Dossier à hauts risques. « Les intermittents, c’est une machine à prendre des claques », explique mezza voce un membre du ministère de la Culture. Le gouvernement n’a pas envie de revivre une saison de festivals perturbée par des manifestations. Accaparés par d’autres négociations, les syndicats n’ont pas non plus intérêt à se pencher sur ces annexes. Alors que la CGT et la CFDT font front uni sur des sujets comme la représentativité et l’emploi des seniors, il serait mal venu pour elles d’afficher leurs divergences. Car si la CGT défend bec et ongles un régime particulier pour les intermittents, la CFDT semble de son côté moins convaincue de l’utilité d’un tel système. En face, le Medef est également gêné aux entournures. Après l’affaire de l’UIMM, le patronat a perdu son négociateur en titre, Denis Gautier-Sauvagnac. Surtout, il n’est pas pressé de mettre sur la table un dossier dont, finalement, l’État supporte de plus en plus la charge. Dans ces conditions, le milliard des intermittents n’est pas près de se résorber.
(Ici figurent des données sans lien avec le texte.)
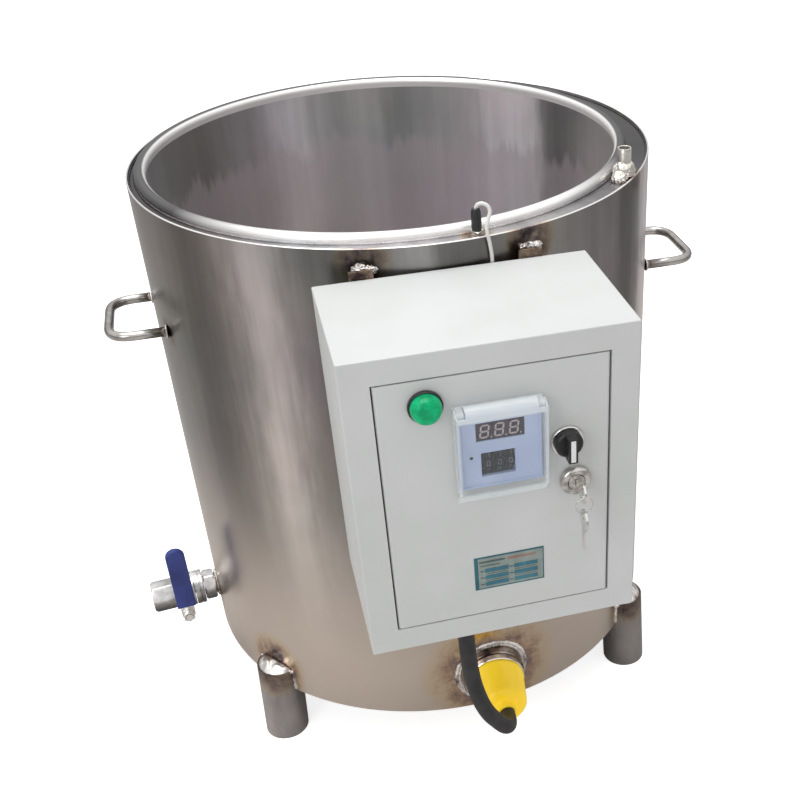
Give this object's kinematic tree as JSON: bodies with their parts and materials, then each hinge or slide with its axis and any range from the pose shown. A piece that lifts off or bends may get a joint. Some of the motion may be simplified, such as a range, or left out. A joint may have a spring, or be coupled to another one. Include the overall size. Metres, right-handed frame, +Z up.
{
  "type": "wax melting machine",
  "caption": "Jacketed stainless wax melter for candle making: round pot in a water jacket, immersion heater, drain ball valve, side handles, legs and a lockable control box.",
  "frame": {"origin": "middle of the bounding box at floor level", "axes": "+Z up; the control box faces -Y; the drain valve points to -X"},
  "size_m": [0.6794, 0.741, 0.6736],
  "materials": {
    "stainless_sheet": "brushed, with vertical grain",
    "stainless_fittings": "polished",
    "steel_dull": "dull, with welding tint",
    "box_paint": "light grey powder coat",
    "zinc_sheet": "zinc plated",
    "black_plastic": "matt black",
    "gear_grey": "matt grey mouldings",
    "cap_yellow": "semi-gloss yellow",
    "lever_blue": "dipped vinyl",
    "lens_green": "glossy green",
    "controller_shell": "pale blue face",
    "clear_cover": "clear moulded plastic",
    "seat_white": "white sealing plastic",
    "cable_black": "matt black sheath",
    "lead_white": "white braided lead"
  },
  "bodies": {
    "vessel": {"outer_shell": "stainless_sheet", "inner_pot": "stainless_sheet", "fill_port": "stainless_sheet", "shell_bottom": "steel_dull", "jacket_top_ring": "steel_dull", "leg_front_left": "steel_dull", "leg_front_right": "steel_dull", "leg_rear_left": "steel_dull", "leg_rear_right": "steel_dull", "drain_pipe": "steel_dull", "valve_body": "steel_dull", "valve_end": "steel_dull", "heater_socket": "steel_dull", "heater_element_left": "steel_dull", "heater_element_right": "steel_dull", "box_bracket_left": "steel_dull", "box_bracket_right": "steel_dull", "handle_left": "stainless_fittings", "handle_right": "stainless_fittings", "probe_fitting": "stainless_fittings", "probe_rod": "stainless_fittings", "drain_nipple": "stainless_fittings", "packing_nut": "stainless_fittings", "heater_plug": "stainless_fittings", "hinge_pin_upper": "stainless_fittings", "hinge_pin_lower": "stainless_fittings", "box_body": "box_paint", "mounting_plate": "zinc_sheet", "probe_sleeve": "black_plastic", "cable_gland": "black_plastic", "lead_gland": "black_plastic", "contactor": "gear_grey", "terminal_block": "gear_grey", "heater_cap": "cap_yellow", "ball_seat_inner": "seat_white", "ball_seat_outer": "seat_white", "heater_cable": "cable_black", "probe_lead": "lead_white"},
    "valve_handle": {"valve_ball": "stainless_fittings", "valve_stem": "stainless_fittings", "valve_lever": "stainless_fittings", "lever_grip": "lever_blue", "lever_nut": "stainless_fittings"},
    "door": {"box_door": "box_paint", "lamp_housing": "black_plastic", "lamp_lens": "lens_green", "controller_case": "controller_shell", "cover_frame": "clear_cover", "selector_housing": "stainless_fittings", "lock_barrel": "stainless_fittings"},
    "lock": {"lock_plug": "stainless_fittings", "lock_cam": "steel_dull", "key": "stainless_fittings"},
    "ring": {"key_ring": "stainless_fittings"},
    "hanging_key": {"spare_key": "stainless_fittings"},
    "selector": {"selector_knob": "black_plastic"},
    "wheel_hundreds": {"thumbwheel_hundreds": "black_plastic"},
    "wheel_tens": {"thumbwheel_tens": "black_plastic"},
    "wheel_units": {"thumbwheel_units": "black_plastic"},
    "lid": {"controller_cover": "clear_cover"}
  },
  "joints": [
    {"name": "valve_turn", "type": "hinge", "parent": "vessel", "child": "valve_handle", "pos_m": [-0.30029, 0.06233, 0.127], "axis": [0.1045, -0.9945, 0], "range_deg": [0, 90]},
    {"name": "door_hinge", "type": "hinge", "parent": "vessel", "child": "door", "pos_m": [-0.07605, -0.32893, 0.467], "axis": [0, 0, -1], "range_deg": [0, 100]},
    {"name": "lock_turn", "type": "hinge", "parent": "door", "child": "lock", "pos_m": [0.08655, -0.33253, 0.4735], "axis": [0, -1, 0], "range_deg": [0, 90]},
    {"name": "key_ring_swing", "type": "hinge", "parent": "lock", "child": "ring", "pos_m": [0.08655, -0.36052, 0.4712], "axis": [-1, 0, 0], "range_deg": [-10, 45]},
    {"name": "spare_key_swing", "type": "hinge", "parent": "ring", "child": "hanging_key", "pos_m": [0.08655, -0.36052, 0.4552], "axis": [-1, 0, 0], "range_deg": [-10, 40]},
    {"name": "selector_turn", "type": "hinge", "parent": "door", "child": "selector", "pos_m": [0.07955, -0.33253, 0.5145], "axis": [0, -1, 0], "range_deg": [-45, 45]},
    {"name": "cover_lift", "type": "hinge", "parent": "door", "child": "lid", "pos_m": [0.02075, -0.34253, 0.5605], "axis": [-1, 0, 0], "range_deg": [0, 100]},
    {"name": "thumbwheel_hundreds_spin", "type": "hinge", "parent": "door", "child": "wheel_hundreds", "pos_m": [0.00855, -0.32472, 0.5075], "axis": [1, 0, 0], "continuous": true},
    {"name": "thumbwheel_tens_spin", "type": "hinge", "parent": "door", "child": "wheel_tens", "pos_m": [0.01815, -0.32472, 0.5075], "axis": [1, 0, 0], "continuous": true},
    {"name": "thumbwheel_units_spin", "type": "hinge", "parent": "door", "child": "wheel_units", "pos_m": [0.02775, -0.32472, 0.5075], "axis": [1, 0, 0], "continuous": true}
  ]
}
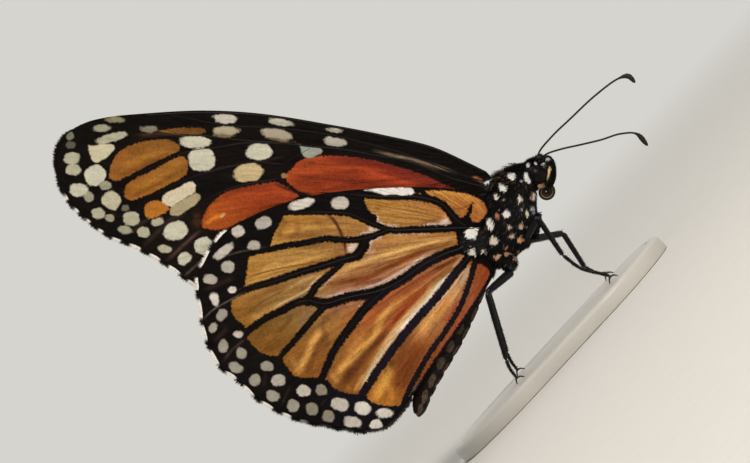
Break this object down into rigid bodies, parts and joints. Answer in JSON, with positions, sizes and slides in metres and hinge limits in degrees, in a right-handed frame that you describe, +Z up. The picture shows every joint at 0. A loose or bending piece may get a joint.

76 000 C’est le nombre d’artistes et de techniciens qui bénéficient du statut d’intermittent du spectacle.

290 000 euros C’est la somme dépensée depuis 2004 par le Fonds de professionnalisation et de solidarité pour venir en aide aux intermittents.

1 800 euros C’est le montant mensuel moyen des indemnités versées par le régime spécifique d’assurance chômage en 2006.